During the time period between the betrothal and the feast, the bridegroom will be preparing the new home for his bride as John 14:2-3 says, “In My Father’s house are many dwelling places; if it were not so, I would have told you; for I go to prepare a place for you. If I go and prepare a place for you, I will come again and receive you to Myself, that where I am, there you may be also.” He then waits for his father to tell him when to go get his bride. In Matthew 24:36, “But of that day and hour no one knows, not even the angels of heaven, nor the Son, but the Father alone.”
The signs of the times
At the same time, the bride is preparing for the wedding ceremony, finding the needed linens for the dress. This speaks about the believer following the apostle’s instructions, “not as in my presence only, but now much more in my absence”, working out his salvation with fear and trembling (Philippians 2:12). As the signs of the times suggest Jesus’s return is near, he is “on the alert, for you do not know which day your Lord is coming” (Matthew 24:42). Jesus challenged His disciples in this passage to be ready.
At a time determined by the Father, Jesus will return for His bride, “For the Lord Himself will descend from heaven with a shout, with the voice of the archangel and with the trumpet of God, and the dead in Christ will rise first. Then we who are alive and remain will be caught up together with them in the clouds to meet the Lord in the air, and so we shall always be with the Lord” (1Thessalonians 4:16-17). The bride of Christ are those both alive and dead at His appearing. Just as the bridegroom carries his bride to the wedding chamber, so the bride of Christ will be “caught up together” in the clouds.

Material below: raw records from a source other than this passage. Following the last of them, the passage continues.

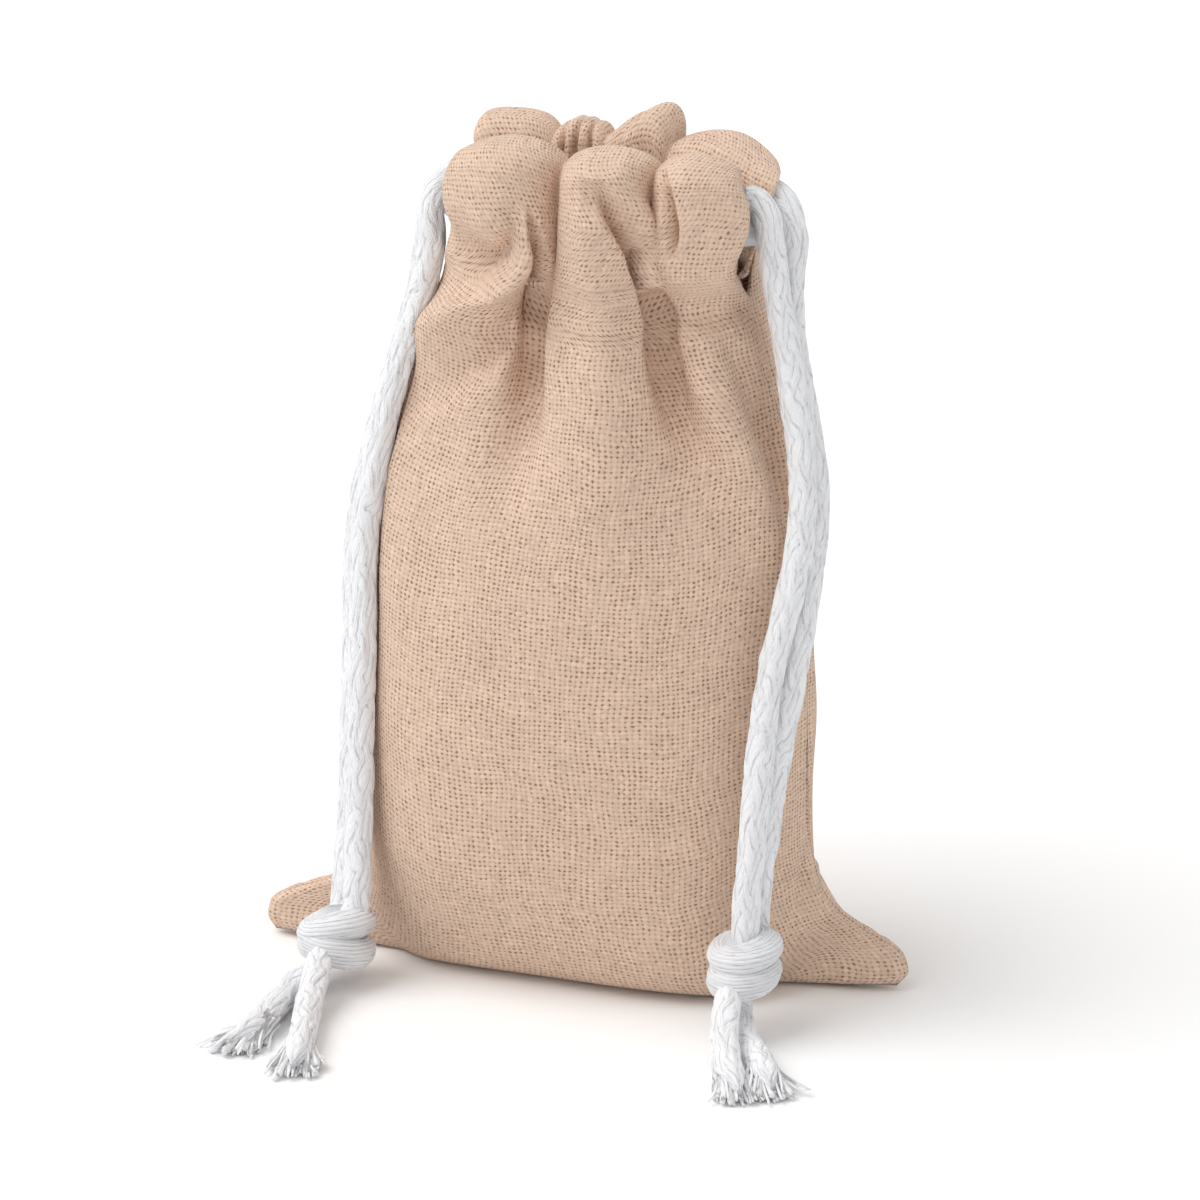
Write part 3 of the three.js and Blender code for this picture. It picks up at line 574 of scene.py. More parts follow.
def gather_height(gather, s):
    """How far a gather stands out at s: a soft fold below the hem, full at the cords, gone over the rim."""
    fold = FOLD_SHARE * smooth_step(gather["fade"], FOLD_ENDS, s) ** FOLD_STEEPNESS
    full = (fold + (1 - FOLD_SHARE) * smooth_step(*PUFF_GROWS, s)) * (1 - smooth_step(*PUFF_FADES, s))
    return np.where(s > INNER_HEM, fold * smooth_step(*EDGE_GATHERS, s), full)


def gather_shape(u, s):
    """The shape across a gather: half round in the hem, a soft wave below it."""
    wave = np.sin(math.pi * u)

    def blunt(x):
        """x without its sign, as the root of its square plus a softness, less that softness's root."""
        return np.sqrt(x**2 + CREASE_SOFTNESS) - math.sqrt(CREASE_SOFTNESS)

    puff = (blunt(wave) / blunt(1.0)) ** PUFF_ROUNDNESS
    full = smooth_step(*WAVE_TO_PUFF, s)
    return wave**WAVE_SHARPNESS * (1 - full) + puff * full


def unit(vectors):
    """The vectors, each divided by its own length."""
    return vectors / np.maximum(np.linalg.norm(vectors, axis=-1, keepdims=True), 1e-9)


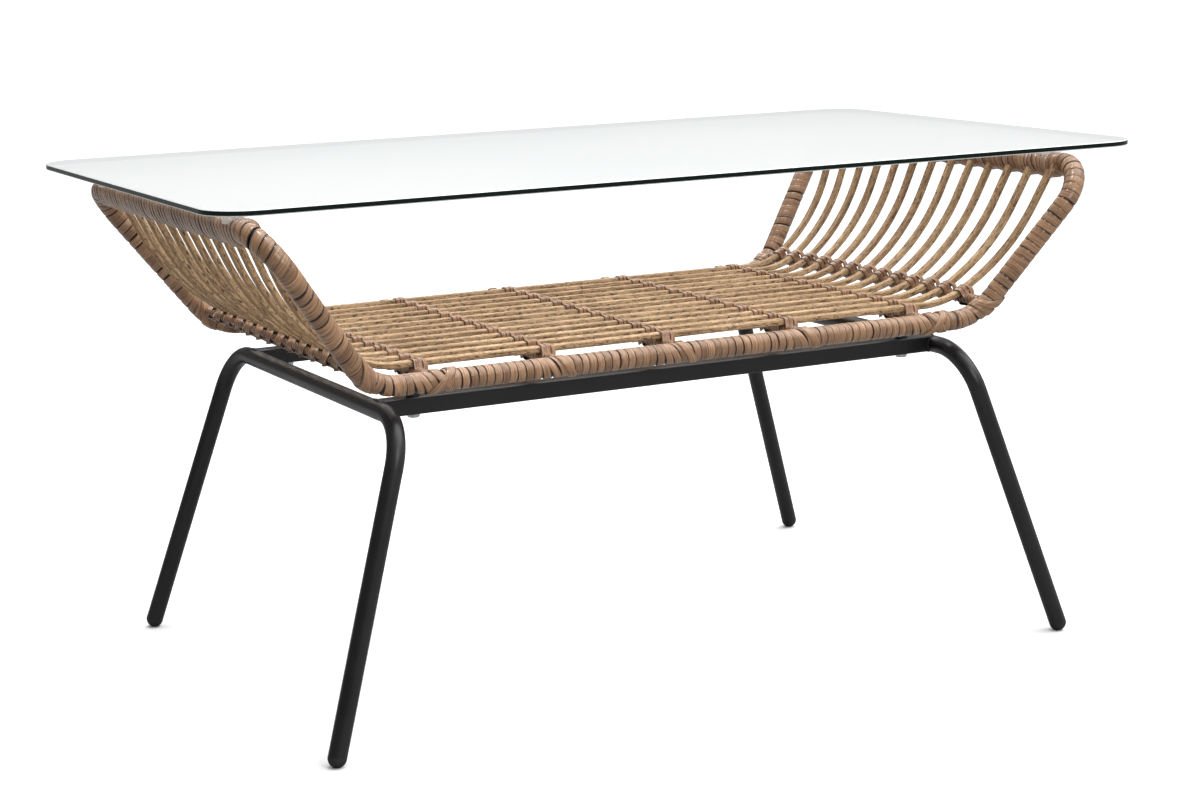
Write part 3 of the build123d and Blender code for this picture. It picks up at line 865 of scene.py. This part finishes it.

The oil and the Holy Spirit
It was important that the bride and her maids to make sure to have oil to light the lamps. The oil is a reference to the anointing and the Holy Spirit. For the bride to be allowed to enter the chamber, she needed the oil of the Holy Spirit. The message that Jesus gave to His disciples in Matthew 25:1-13 about ten virgins speaks to this principle. Five of the ten virgins were prudent to bring flasks of oil while the others did not. Only those with oil were allowed into the wedding feast. A Galilean wedding would last for seven days, so the door would be shut for seven days. This speaks of a pre-tribulation rapture since, in this context, the seven days represent the seven year Great Tribulation. Jesus warns His disciples in verse 13 to be on the alert. There are a number of interpretations about who each of these two groups of virgins are, but my conviction is that the prudent virgins are true believers in Jesus, having received the Holy Spirit as a promise (Ephesians 1:13-14) while the others are the Jews, who were not yet willing to recognize Jesus as their Messiah. They will get another chance during the Great Tribulation.
As believers in Christ, His bride, we are challenged to realize that our future home in heaven is being prepared and He is coming soon to receive us so that we can begin to enjoy all the blessings promised to us as new covenant believers, including an inheritance. Preparation requires us to be ever conscious of His imminent return as Titus 2:13-14 encourages, “looking for the blessed hope and the appearing of our great God and Savior, Christ Jesus, Who gave Himself for us to redeem us from every lawless deed, and to purify for Himself a people for His own possession, zealous for good deeds”.